On 11/15/23 00:13, Sam James wrote:
Florian Weimer <fwei...@redhat.com> writes:
* Sam James:
Florian Weimer <fwei...@redhat.com> writes:

Most -Wimplicit-int warnings were unconditionally disabled for system
headers.  Only missing types for parameters in old-style function
definitions resulted in warnings.  This is inconsistent with the
treatment of other permerrors, which are active in system headers.

The situation with system headers is kind of a mess still. I went
looking for a bug for the -Wimplicit-int behaviour but I only found
PR78000 for -Wimplicit-function-declaration. But in the bug, Joseph
makes the same observation.

I don't suppose he'll want to block on that at this late point though.

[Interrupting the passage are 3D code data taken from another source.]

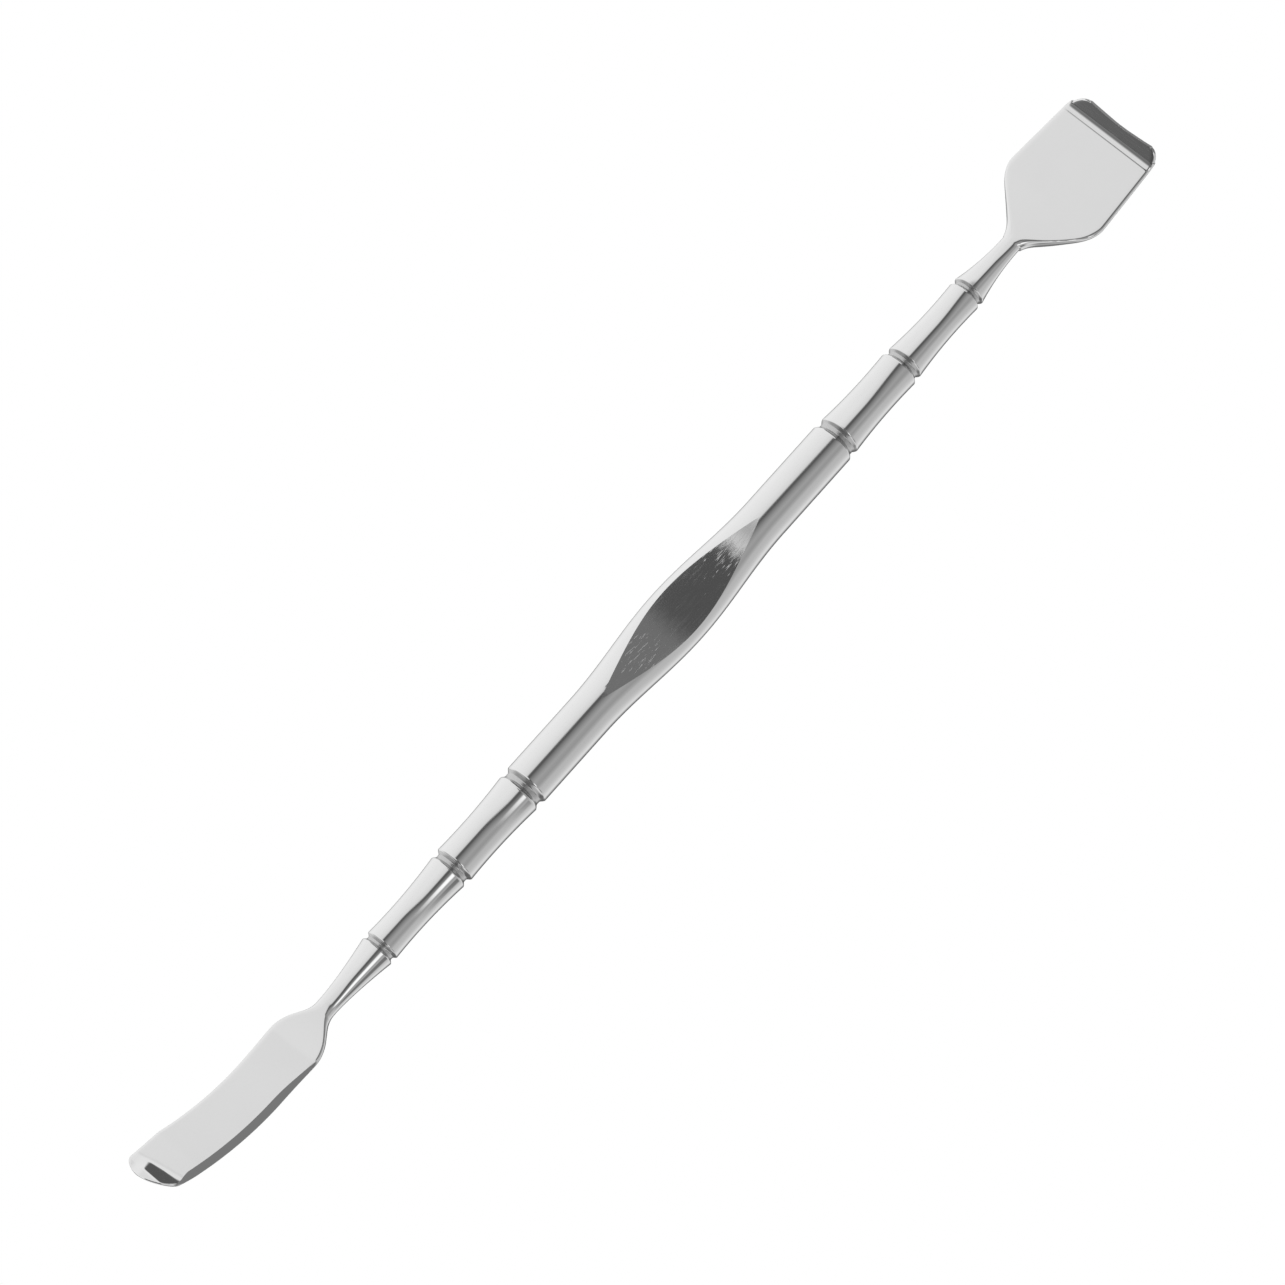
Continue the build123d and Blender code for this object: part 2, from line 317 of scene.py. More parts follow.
def mark_borders_sharp(piece):
    """Sharp edges where a ground flat meets the rest of the piece."""
    activate(piece)
    bpy.ops.object.mode_set(mode="EDIT")
    bpy.ops.mesh.select_mode(type="EDGE")
    bpy.ops.mesh.select_all(action="DESELECT")
    work = bmesh.from_edit_mesh(piece.data)
    ground = [slot.name for slot in piece.material_slots].index("Ground flat")
    for edge in work.edges:
        cut = [face.material_index == ground for face in edge.link_faces]
        edge.select = any(cut) and not all(cut)
    bmesh.update_edit_mesh(piece.data)
    bpy.ops.mesh.mark_sharp()
    bpy.ops.object.mode_set(mode="OBJECT")


class SPATULA_OT_handle(bpy.types.Operator):
    """Turned bamboo-pattern bar with a swollen, ground grip and a bore in each end"""

    bl_idname = "spatula.handle"
    bl_label = "Handle"

    def execute(self, context):
        sizes = context.scene.spatula_sizes
        profile = turned_profile(sizes)
        bore_end = SEAM_X - sizes.tang_length
        loft = BarLoft("handle_bar", -bore_end, sizes.tang_radius)
        loft.grow(-SEAM_X, sizes.tang_radius)
        for x, radius in reversed(profile):
            loft.grow(-x, radius)
        widening = sizes.grip_half_width / sizes.bar_radius - 1
        swell_before = 1.0
        for x in steps(GRIP_CENTRE - GRIP_HALF, GRIP_CENTRE + GRIP_HALF, 72):
            along = (x - GRIP_CENTRE) / GRIP_HALF
            swell = 1 + widening * (1 + math.cos(math.pi * along)) / 2
            loft.grow(x, sizes.bar_radius, swell / swell_before)
            swell_before = swell
        for x, radius in profile:
            loft.grow(x, radius)
        loft.grow(SEAM_X, sizes.tang_radius)
        loft.grow(bore_end, sizes.tang_radius)
        bar = loft.done()
        bar.data.materials.append(material("Polished steel"))
        bar.data.materials.append(material("Turned groove with painted shade"))
        # the groove faces get the turned finish, whose darker colour is painted shade
        finish_faces(bar, "Turned groove with painted shade", in_groove)
        for side in (-1, 1):
            block = add_grinder(sizes, side)
            activate(bar)
            cut = bar.modifiers.new("flat", "BOOLEAN")
            cut.operation = "DIFFERENCE"
            cut.solver = "EXACT"
            cut.material_mode = "TRANSFER"
            cut.object = block
            bpy.ops.object.modifier_apply(modifier=cut.name)
            bpy.data.objects.remove(block)
        mark_borders_sharp(bar)
        hand_in(bar, "handle", smooth_angle=40)
        return {"FINISHED"}


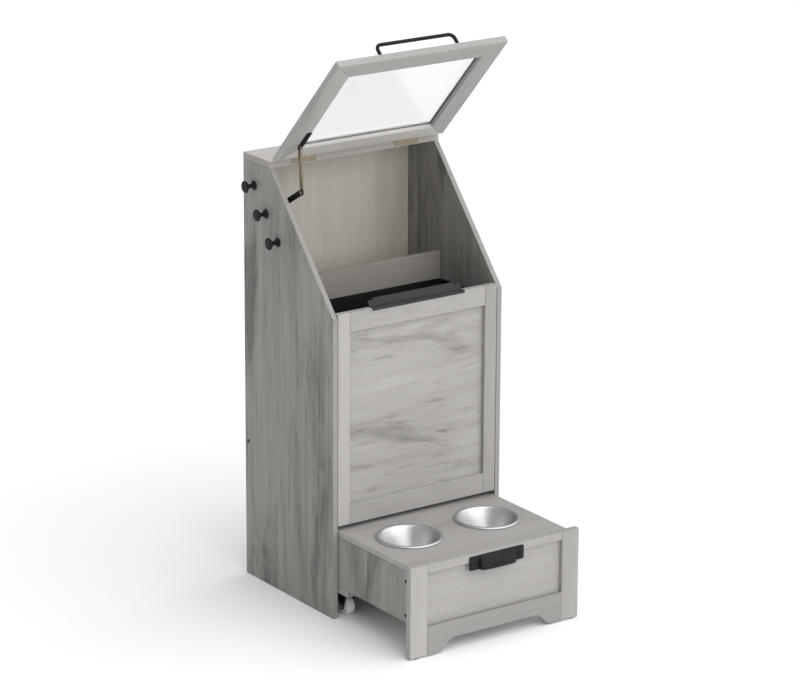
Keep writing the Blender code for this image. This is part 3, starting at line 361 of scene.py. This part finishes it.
for number, (name, (turn, tones, shade, streaky, stained)) in enumerate(sorted(BOARDS.items())):
    cut = FURTHER.get(name, 0)
    offset = (0.37 * number + 3.1 * cut, 0.91 * number + 1.7 * cut, 1.73 * number + 2.3 * cut)
    dark, light = (tuple(shade * value for value in tone) for tone in tones)
    dress(name, oak("oak_" + name, turn, offset, dark, light, streaky, stained, EDGES.get(name)))

for side in ("left", "right"):
    for name in ("_hinge_board_leaf", "_hinge_lid_leaf", "_hinge_pin"):
        dress(side + name, BRONZE)
    dress(side + "_door_pivot_pin", ZINC)
dress("lid_window", SHEET)

# --- Building tools ------------------------------------------------------------------------------------


def piece(name, bm, material, body, matrix=SHIFT, replaces=(), sharp=35.0):
    """Ends a mesh: places it, shades it, ties it to its body and hides the CAD pieces it replaces."""
    bmesh.ops.transform(bm, matrix=matrix, verts=bm.verts)
    mesh = bpy.data.meshes.new(name)
    bm.to_mesh(mesh)
    bm.free()
    for polygon in mesh.polygons:
        polygon.use_smooth = True
    mesh.set_sharp_from_angle(angle=math.radians(sharp))
    mesh.materials.append(material)
    obj = bpy.data.objects.new(name, mesh)
    bpy.context.scene.collection.objects.link(obj)
    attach(obj, body)
    if replaces:
        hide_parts(*replaces)
    return obj


def facing(place, normal):
    """Puts a shape's +Z along a direction."""
    turn = Vector(normal).to_track_quat("Z", "Y").to_matrix().to_4x4()
    return Matrix.Translation(place) @ turn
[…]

Do you know offhand what Clang's behaviour is wrt warnings in system
headers?

Clang ignores these new errors in system headers by default.  I don't
know if that's deliberate or a bug.  Our permerrors are deliberately
active in system headers.  As the test shows, -Wimplicit-int really was
the outlier here because of that check outside the permerror machinery.

Thanks - my assumption was that it was more widespread because of a few
lingering bugs I've seen a few projects complain about, but maybe they
were using old versions or similar.

The permerror behavior was chosen for C++, which was the only front-end that used it before; we might want to reconsider if this patch set runs into problems with system C headers.